All of the data below must be repeated exactly.
** Begin Material provided **
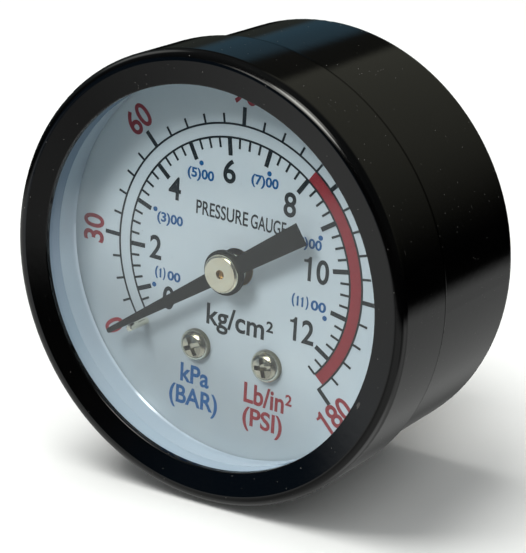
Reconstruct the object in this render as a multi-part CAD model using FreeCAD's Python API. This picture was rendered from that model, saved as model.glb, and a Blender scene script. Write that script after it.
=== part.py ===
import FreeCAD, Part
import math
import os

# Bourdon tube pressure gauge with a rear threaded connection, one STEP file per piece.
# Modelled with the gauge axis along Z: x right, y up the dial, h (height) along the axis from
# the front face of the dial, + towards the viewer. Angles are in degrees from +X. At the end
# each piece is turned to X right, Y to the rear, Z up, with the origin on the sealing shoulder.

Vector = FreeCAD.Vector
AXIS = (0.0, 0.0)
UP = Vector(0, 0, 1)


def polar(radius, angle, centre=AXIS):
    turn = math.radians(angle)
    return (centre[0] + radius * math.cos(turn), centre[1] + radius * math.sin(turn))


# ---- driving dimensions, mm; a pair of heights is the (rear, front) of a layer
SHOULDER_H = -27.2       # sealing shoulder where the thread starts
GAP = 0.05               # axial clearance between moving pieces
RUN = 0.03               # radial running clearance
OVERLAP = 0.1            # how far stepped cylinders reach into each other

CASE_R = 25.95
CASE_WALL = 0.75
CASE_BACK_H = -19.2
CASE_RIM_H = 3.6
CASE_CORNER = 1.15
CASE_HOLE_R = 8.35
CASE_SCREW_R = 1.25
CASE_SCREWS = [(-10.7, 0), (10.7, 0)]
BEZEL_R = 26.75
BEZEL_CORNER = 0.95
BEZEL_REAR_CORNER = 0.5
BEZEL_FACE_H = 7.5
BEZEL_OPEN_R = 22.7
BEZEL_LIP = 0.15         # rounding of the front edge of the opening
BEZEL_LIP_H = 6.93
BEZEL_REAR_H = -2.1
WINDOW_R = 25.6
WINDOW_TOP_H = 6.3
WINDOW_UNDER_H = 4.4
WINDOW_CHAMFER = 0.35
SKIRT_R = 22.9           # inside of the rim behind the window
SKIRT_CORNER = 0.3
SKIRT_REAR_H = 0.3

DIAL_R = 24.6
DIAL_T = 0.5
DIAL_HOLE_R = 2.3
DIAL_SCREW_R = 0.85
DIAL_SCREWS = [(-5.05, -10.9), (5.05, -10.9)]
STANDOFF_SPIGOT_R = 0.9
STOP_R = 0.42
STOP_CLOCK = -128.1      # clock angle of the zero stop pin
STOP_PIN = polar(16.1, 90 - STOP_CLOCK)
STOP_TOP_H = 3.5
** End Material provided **
Full answer:
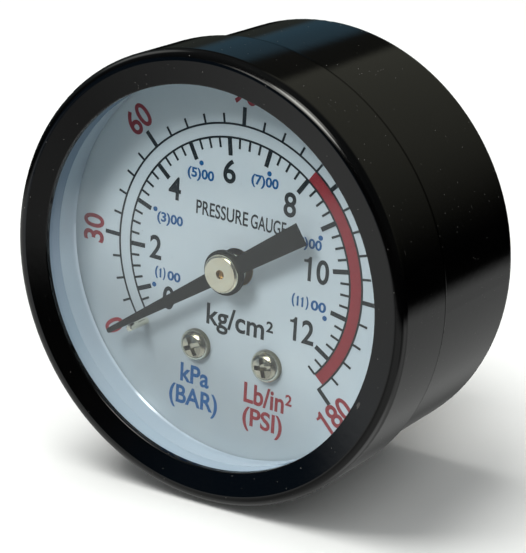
Reconstruct the object in this render as a multi-part CAD model using FreeCAD's Python API. This picture was rendered from that model, saved as model.glb, and a Blender scene script. Write that script after it.
=== part.py ===
import FreeCAD, Part
import math
import os

# Bourdon tube pressure gauge with a rear threaded connection, one STEP file per piece.
# Modelled with the gauge axis along Z: x right, y up the dial, h (height) along the axis from
# the front face of the dial, + towards the viewer. Angles are in degrees from +X. At the end
# each piece is turned to X right, Y to the rear, Z up, with the origin on the sealing shoulder.

Vector = FreeCAD.Vector
AXIS = (0.0, 0.0)
UP = Vector(0, 0, 1)


def polar(radius, angle, centre=AXIS):
    turn = math.radians(angle)
    return (centre[0] + radius * math.cos(turn), centre[1] + radius * math.sin(turn))


# ---- driving dimensions, mm; a pair of heights is the (rear, front) of a layer
SHOULDER_H = -27.2       # sealing shoulder where the thread starts
GAP = 0.05               # axial clearance between moving pieces
RUN = 0.03               # radial running clearance
OVERLAP = 0.1            # how far stepped cylinders reach into each other

CASE_R = 25.95
CASE_WALL = 0.75
CASE_BACK_H = -19.2
CASE_RIM_H = 3.6
CASE_CORNER = 1.15
CASE_HOLE_R = 8.35
CASE_SCREW_R = 1.25
CASE_SCREWS = [(-10.7, 0), (10.7, 0)]
BEZEL_R = 26.75
BEZEL_CORNER = 0.95
BEZEL_REAR_CORNER = 0.5
BEZEL_FACE_H = 7.5
BEZEL_OPEN_R = 22.7
BEZEL_LIP = 0.15         # rounding of the front edge of the opening
BEZEL_LIP_H = 6.93
BEZEL_REAR_H = -2.1
WINDOW_R = 25.6
WINDOW_TOP_H = 6.3
WINDOW_UNDER_H = 4.4
WINDOW_CHAMFER = 0.35
SKIRT_R = 22.9           # inside of the rim behind the window
SKIRT_CORNER = 0.3
SKIRT_REAR_H = 0.3

DIAL_R = 24.6
DIAL_T = 0.5
DIAL_HOLE_R = 2.3
DIAL_SCREW_R = 0.85
DIAL_SCREWS = [(-5.05, -10.9), (5.05, -10.9)]
STANDOFF_SPIGOT_R = 0.9
STOP_R = 0.42
STOP_CLOCK = -128.1      # clock angle of the zero stop pin
STOP_PIN = polar(16.1, 90 - STOP_CLOCK)
STOP_TOP_H = 3.5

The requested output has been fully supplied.